Hey there, time traveller!
This article was published 27/7/2012 (1589 days ago), so information in it may no longer be current.
Many artists have approached the Winnipeg Art Gallery with proposals to temporarily liven up its stark exterior facade.
Most of them don't get far with executive director Stephen Borys, who regards the building as an architectural treasure and believes the vision of architect Gustavo da Roza should always be respected.
But when local painter and printmaker Ewa Tarsia invited Borys to visit her backyard garden last summer, he was amazed by the wondrous living artworks she had nurtured and sculpted there.
"Her garden is right out of a fairy tale," Borys says. "It was transformative. I thought, 'Can we transport this to the WAG?'
"She's delightful. She won me over."
Now some of the magic of Tarsia's garden has taken root in her just-opened installation Green... Grass... Dot..., on view for the rest of the summer. It's the first WAG exhibition for the Polish-born Tarsia, who has become a respected figure on the art scene since emigrating to Winnipeg in 1991.
The nature-loving blond artist has playfully installed 13 living grass hemispheres on the stone ramp at the front of the building. She's got volunteers lined up to trim the shaggy sod.
She has also draped the massive stone facade with about 700 handmade green spheres of different sizes, some made of living moss and some of recyclable plastic. They're strung on fishing line and when the wind blows, they skitter across the static wall.
"This is a collaboration with nature," says Tarsia, 52. "They're dancing."

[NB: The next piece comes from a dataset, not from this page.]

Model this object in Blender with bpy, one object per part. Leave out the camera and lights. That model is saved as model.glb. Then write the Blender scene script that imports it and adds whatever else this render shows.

The ardent environmentalist, composter and chemical-free gardener says smiling Winnipeggers constantly interacted with her while she was installing the surprising splotches of plant life.
They said things like, "Oh, how wonderful! How beautiful!" Some even yelled their enthusiasm from passing cars.
Green... Grass... Dot... consists of six indoor and outdoor works. Each is inspired by an aspect of the WAG's architecture. Some incorporate recycled materials, such as cut-up plastic bottles. They're all intended to interact with the building and celebrate aspects of nature that make urban life "livable and breathable."
"I love this space -- don't get me wrong," says Tarsia while standing on the WAG's penthouse level. "But I think the architect doesn't love nature so much."
Besides the foliage hemispheres and dots (some of the latter also hang on the east wall of the rooftop plaza), Tarsia has created a light-catching mobile called Synthetic Forest that hangs in Eckhardt Hall; a glass-bead piece called Clearwater and Algae suspended under a skylight on the gallery level (a response to algae growth in Lake Winnipeg); an assembly of 17 vibrant abstract paintings on the penthouse level called From My Night Garden; and a collection of round glass terrariums that appear to float serenely in the rooftop pool.
The 65 terrariums, which Tarsia calls "little paradise gardens," echo the glass globe light fixtures above the WAG's main entrance. They contain about 40 plant species.
Overall, Tarsia describes Green... Grass... Dot... as "my homage to the tenacity of nature, which may be downtrodden, yet still has the power to dazzle and enchant us."
The local firm 5468796 Architecture Inc. collaborated on the project. It has worked with Tarsia before, notably on Sunspot, a warming hut for the river skating trail that was also a kind of dot -- an orange sphere.
Sasa Radulovic, a partner at 5468796, describes Tarsia's garden on Eaglemere Drive in North Kildonan as "a hybrid between the shire from Lord of the Rings and Where the Wild Things Are."
Green... Grass... Dot..., he says, contrasts the weighty permanence of the WAG with the impermanence and fragility of living things. The show invites the public to engage in a new way with a structure that some regard as a "cold iceberg."
"Architects all love it, but the public is hesitant to love it," he says.
Tarsia admits to being obsessed with dots. Even the ellipses in the show's title are dots, she says.
She had a show called Untitled Dot at Martha Street Studio in 2007, one called Absolute Dot at the North Dakota Museum of Art in 2008, and one called iDot at the Buhler Gallery the same year.
Her paintings are made up of millions of individually daubed-on dots, as well as larger circles. "The idea of dots haunts me," she says.
She's not sure exactly why, but knows it's a kind of elemental shape from nature, found in everything from raindrops to the moon.
She is so prolific that more than 40 of her dot paintings are available for sale or rental at the WAG's Gallery Shop until Aug. 21.
Tarsia says her life in Europe was in "huge, claustrophobic, overpopulated cities" such as Gdansk and Vienna. When she and her cabinet-maker husband, Ludwik, decided to start a new life, it was a photo of a wide-open Manitoba landscape -- nothing else -- that told her to choose Winnipeg over Toronto or Vancouver.
"I saw a picture of the Spirit Sands desert (in Spruce Woods Provincial Park) in a magazine," she says. "I always believe in my instincts."